By Mark Maxwell
The Oak Forest Bengals (5-2) are off to one of their best starts in years. Embracing a defensive mindset, the Bengals broke out on a 17-2 run in the second quarter to propel them from a close contest to a comfortable 58-34 win over the Astros.
After the 1987 Bengals squad (28-3) fell to the state champion East Saint Louis team in the AA quarterfinals, the Oak Forest basketball program plummeted into a 25-year losing draught. After years of hard work, coach Matt Manzke has his players believing that they can change the culture.

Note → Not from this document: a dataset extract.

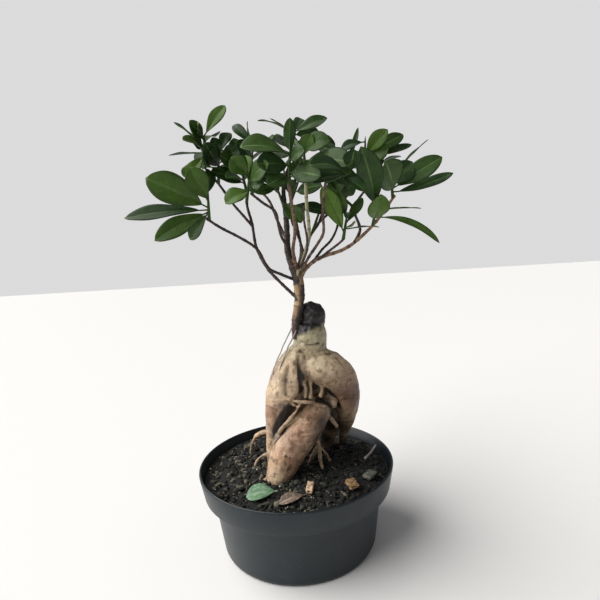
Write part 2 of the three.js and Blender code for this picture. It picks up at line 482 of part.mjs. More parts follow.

“Let's be honest. Winning cures a lot of things,” Manzke said. “We've had our ups and downs throughout the years but this group especially has a chemistry about them because they've played together for a long time. They've invested a lot of time and energy together. Even in the bad times, these guys believe that they can do it. That really speaks to their character and how much they do believe in each other.”
Senior shooting guard Tom Shute has embraced the hard-nosed mentality from his coach and he’s reaping the dividends.
“Everything is easier when you start playing well,” Shute said. “You start playing well, practices are easier, games are easier. We believe in ourselves. We just got to play it out on the floor every night.”
They say you learn more about yourself in defeat than in victory. And perhaps that is true in the case of junior shooting guard, David Gray. Familiar with the bitter taste of defeat, Gray is working to continue adding tallies to the win column.
“Every day has got to start with hard work,” Gray said. “Every day, we going to come out and just work our butts off because you know every night any team could beat us. So we just got to stay focused and try to win our goal and that's a regional championship.”
The Bengals won’t be satisfied by finishing above .500. Boosted by their recent surge of success, they believe they have the talent, defense and scoring ability to dethrone Hillcrest as the South Suburban Blue conference champions. However, that will not be easy. The Hawks are the closest thing there is to a high school dynasty, having won 25 consecutive conference titles.
“It's not easy to change the culture and we've worked hard for a long time to try and do that,” said Manzke. “It does take a special group to believe and to put all those things into action. We're hopeful that these guys will continue to move forward and get better as we go.”
Manzke credits not only his starters, but also the effort of his bench. Their intensity and effort in practices has raised the level of competition within the locker room and on the court.
“This is one of the easiest teams I've ever had to coach because we have a bunch of guys who put the team first,” Manzke said. “We have guys on our team who don't score as much as they could, don't shoot as much as they could. We have guys who are willing to guard people, guys that are willing to take charges and we have guys who come every day and practice hard that don't get to play very often in the games. I can't speak enough about how much that helps us become a good team. These guys really buy into what we're trying to get them to do and they all have a role. No matter what the role is, they all do it to the best of their ability. To me, that's what this team is all about and that's why it’s such a special group.”